Sir Stamford Raffles was part of the Imperialist establishment that worked for the British Empire in Java and Sumatra. He collected a great deal of materials from manuscripts to masks, puppets, musical instruments and religious sculptures as well as drawings of religious buildings. They are objects that not only testify the richness of those cultures but also the collective practices and curiosity of the colonisers who were inevitably influenced by those ideas. Beautiful Wayang Topeng masks and Golek Klitik and Kulit puppets on display were used for traditional performances in dances and puppet theatre.

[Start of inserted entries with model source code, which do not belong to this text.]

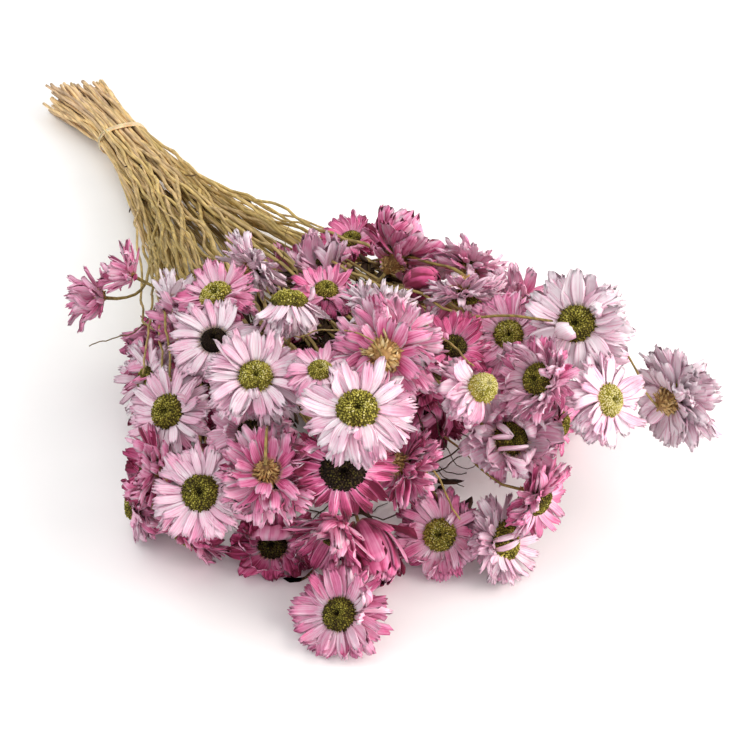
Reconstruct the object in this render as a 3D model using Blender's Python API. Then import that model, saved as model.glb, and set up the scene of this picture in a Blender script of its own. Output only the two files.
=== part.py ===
"""A tied bunch of dried everlasting daisies, lying on a surface.

The stems of one plant share a stalk, so each `stem_spray_NN` is one solid: a main stalk
from its cut end through the tie, the branches that fan out of it, and a half closed bud
on one of them.  Each `flower_head_NN` is the head on one branch: a turned solid whose
rim is scalloped like its rays.  `tie_band` is the elastic band round the stalks.

The bunch lies along Y, with its cut ends at +Y, its flowers at -Y and the floor at Z = 0.
"""
import math

import bmesh
import bpy
import numpy as np
from mathutils import Vector

MM = 0.001

# ---- driving dimensions, in millimetres ----------------------------------------------
TIE = np.array((0.0, 297.0, 16.0))   # middle of the tied bundle
CUT_Y = 376.0            # mean place of the cut ends
CUT_UNEVEN = 7.0         # the cut ends differ in length by this much each way
CUT_SPREAD = 1.5         # how much wider the stalks lie at their cut ends than in the tie
STALK_RADIUS = 2.4       # main stalk of one plant
BRANCH_RADIUS = 1.3      # stem that carries one head
STALK_PITCH = 5.2        # from one stalk to the next inside the tie
LAYERS = (4, 5, 4)       # stalks in each layer of the tied bundle, from the floor up
BAND_WIDTH = 3.6
BAND_THICKNESS = 1.2
FORK_FROM = 30.0         # the first branch leaves its stalk this far ahead of the tie
FORK_STEP = 9.0          # and each one after it this much farther on
FAN = 1.2                # how the stalks bow out: 1 is straight, more opens later
LEAVING = 0.9            # how long a branch holds its stalk's way, as a part of its length
ARRIVING = 0.45          # and how early it turns to meet its head
STALK_STEPS = 5
BRANCH_STEPS = 8
NECK = 9.0               # straight stretch of stem behind each head
GAP = 0.35               # clear air between separate solids
RESTING_BELOW = 3.0      # a flower this close to the floor lies on it
SIDES = 12               # facets round a head
BUD_SIDES = 8
SEED = 7

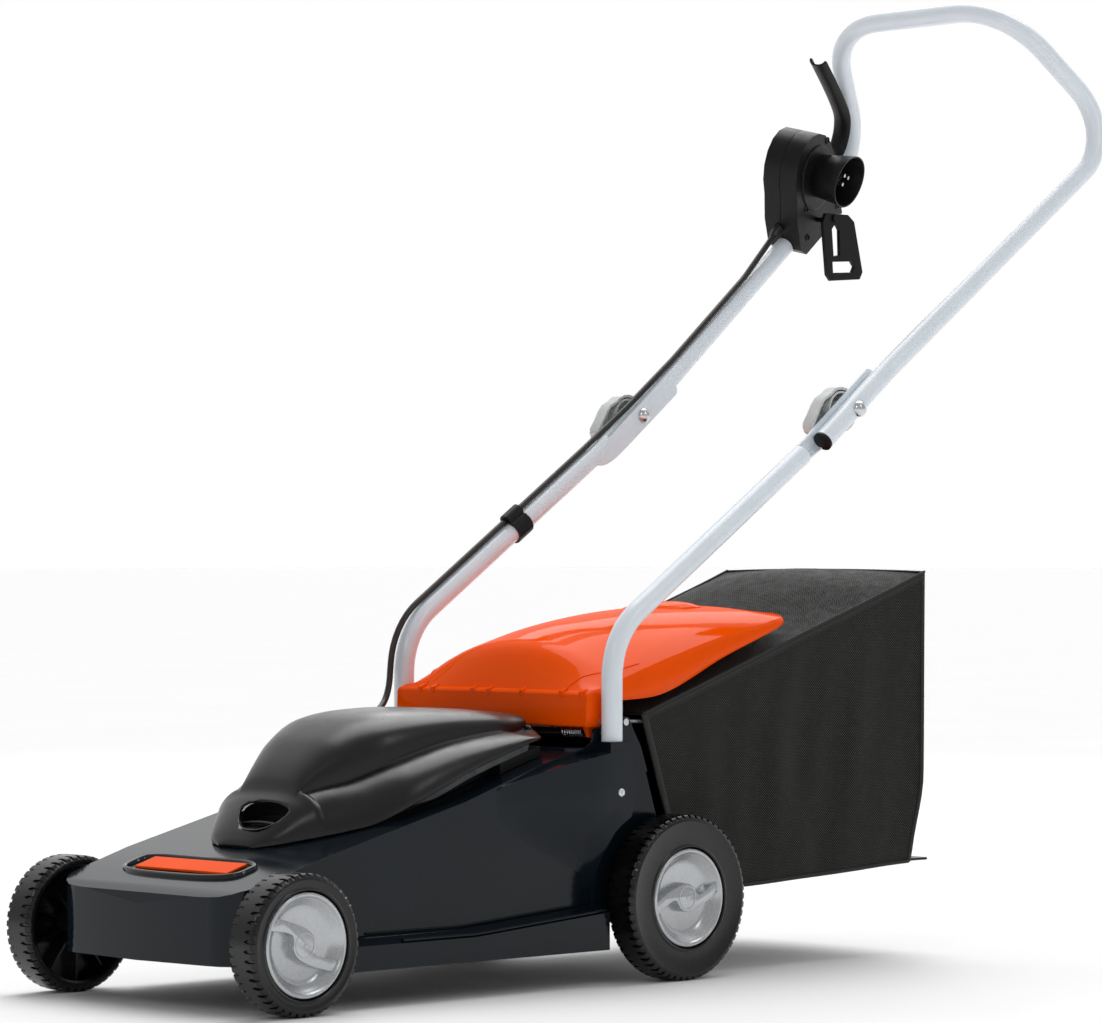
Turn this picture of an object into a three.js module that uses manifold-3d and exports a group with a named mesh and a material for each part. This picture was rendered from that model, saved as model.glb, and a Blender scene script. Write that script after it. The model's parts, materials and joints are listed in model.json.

We also visited the new exhibition of the Royal Watercolour society at Bankside Gallery, on until 9th November. The leading theme is The Art of Travel, but it is loosely interpreted by the various artists. Beside the striking abstract work by my friend Geoffrey Pimlott, I admired the works of Jill Leman, Angie Lewin and John Grossley. All the pictures are unique and perfectly executed, though very different one from the other. The watercolours by Leman and Lewin are figurative and delicate, while Grossley depicts with strong bold colours. It is a remarkable display, inspirational for artists and non-artists in the subjects chosen and in the mastery of the use of different media.
 
In the evening we went to celebrate our 27th wedding anniversary in a top-notch Italian restaurant: Osso Buco at Weybridge (https://www.ossobuco.co.uk/). We had their specialities, stuffed polpo (octopus), tonnarelli with ricotta (sort of ‘plump’ ravioli), salami with tartufo (truffle) and risotto pescatora (with seafood). They were superb, real specialities. The atmosphere was demure but very Italian.

On Sunday there was a moving celebration at Brookwood Military Cemetery to commemorate the fallen. I never miss it. The Italian flag, the music, songs of the First World War and the Mass, help me not to forget the dead soldiers and their sacrifice, reminiscent of a less happy and plentiful time that may come back.